4.5 Hence, present claim 7 also complies with Articles 84 and 123(2) EPC.

5. Inventive step

5.1 The memory buffers of claims 1 and 7 consist of specific arrangements of shift registers and control logic that allow the buffers to be used in conjunction with a sliding-window SISO turbo encoder, obviating the need for a conventional memory buffer that operates at a rate that is three (or more) times higher than the operating rate of the turbo decoder (see point 2 above).

5.2 Document D1 merely confirms that conventional unidirectional and bidirectional shift registers were known in the art. It is not a suitable starting point for assessing inventive step of the claimed invention.

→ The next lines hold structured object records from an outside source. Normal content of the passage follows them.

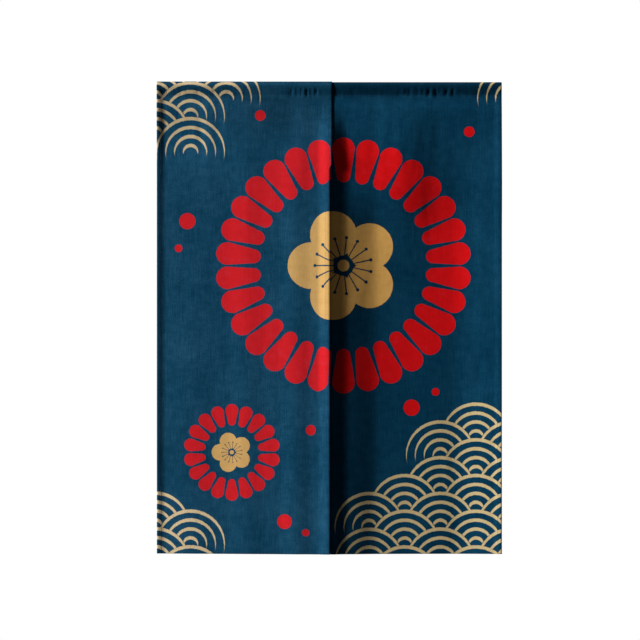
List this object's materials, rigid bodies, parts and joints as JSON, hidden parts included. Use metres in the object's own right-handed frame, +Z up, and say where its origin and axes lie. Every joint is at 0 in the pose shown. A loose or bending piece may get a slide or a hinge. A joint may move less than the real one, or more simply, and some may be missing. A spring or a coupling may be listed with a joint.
{
  "type": "noren curtain",
  "caption": "Split doorway curtain of dyed cloth: lapped panels sewn together near the top, open below, hung by a shared rod pocket along the top edge.",
  "frame": {"origin": "the middle of the top edge, on the top of the rod pocket", "axes": "+X along the top edge to the viewer's right, +Y from the front of the cloth to its back, +Z up"},
  "size_m": [0.8501, 0.0429, 1.165],
  "materials": {
    "dyed_cloth": "matt woven cloth with uneven yarns, dyed deep blue, with a red and gold print"
  },
  "bodies": {
    "root": {"left_panel": "dyed_cloth", "right_panel": "dyed_cloth"}
  },
  "joints": []
}
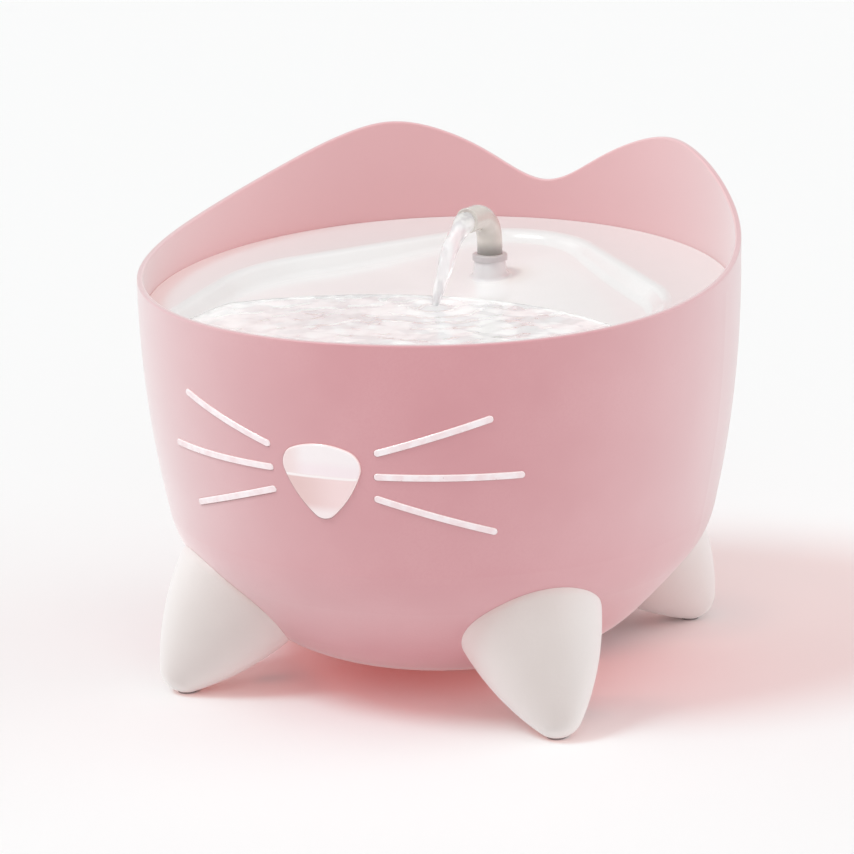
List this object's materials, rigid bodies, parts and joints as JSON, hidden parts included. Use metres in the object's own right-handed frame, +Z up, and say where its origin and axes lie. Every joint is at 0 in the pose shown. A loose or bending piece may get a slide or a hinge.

5.3 Document D2, which is prior art under Article 54(2) EPC only if the invention does not validly claim priority, relates to a turbo decoder using a sliding-window scheme (see abstract and paragraph [0010]). It explains that this decoding scheme requires multiple simultaneous memory accesses at different addresses and discloses a conventional turbo decoder system with four sliding windows employing a dual-port main memory and an eight-block beta memory (paragraph [0018] to [0021]; Figure 9). It proposes an alternative memory control solution for a turbo decoder with four sliding windows consisting of a single-port main memory, a scratch memory and a four-block beta memory (paragraph [0022]; Figure 14). It makes no mention of shift registers.

5.4 Document D3 presents VLSI architectures suitable for implementing a turbo decoder (see abstract). It explains, in section II, the turbo-decoding algorithm including the sliding-window modification (page 370, right-hand column, lines 4 to 8). The general architecture of a SISO turbo decoder is described in section III, with specific implementations being discussed in section IV. Paragraph B of section IV mentions the use of (unidirectional) shift registers in the context of a "Full-Speed SISO Architecture" as depicted in Figure 6, which - unlike the decoder architecture of the present application - employs a separate beta metric calculation section for each symbol in a window. More efficient architectures in terms of hardware resources are described in paragraphs C and D of section IV and shown in Figures 7 to 9. The architecture corresponding to Figures 8 and 9 employs three separate RAM memories to store branch metrics. Shift registers are not mentioned.

5.5 Document D4 is a tutorial on turbo codes. It does not mention the sliding-window decoding scheme.

5.6 Document D5 studies the performance of a turbo decoder that uses a sliding-window scheme. It briefly discusses the memory requirements of sliding-window decoders in section 6 but does not describe any memory architectures for supplying data to the delta metric calculators of the decoder.

5.7 In view of the above analysis, there is nothing in the cited prior art that could have led the skilled person, looking for an efficient memory architecture for supplying data to the delta metric calculators of a sliding-window turbo decoder, to the specific arrangements of shift registers and control logic defined by claims 1 and 7.

5.8 Hence, the subject-matter of claims 1 and 7 involves an inventive step (Article 52(1) and 56 EPC).

6. Remittal

The amendments made in the oral proceedings to independent apparatus claims 1 and 7 of the main request as filed with the letter of 2 May 2019 have rendered these claims allowable. Suitable amendments may still have to be made to the remaining claims, including independent method claims 14 and 18, and to the description. The case is therefore to be remitted to the Examining Division for further prosecution, to which course of action the appellant did not object.

Order

For these reasons it is decided that:

1. The decision under appeal is set aside.

2. The case is remitted to the department of first instance for further prosecution.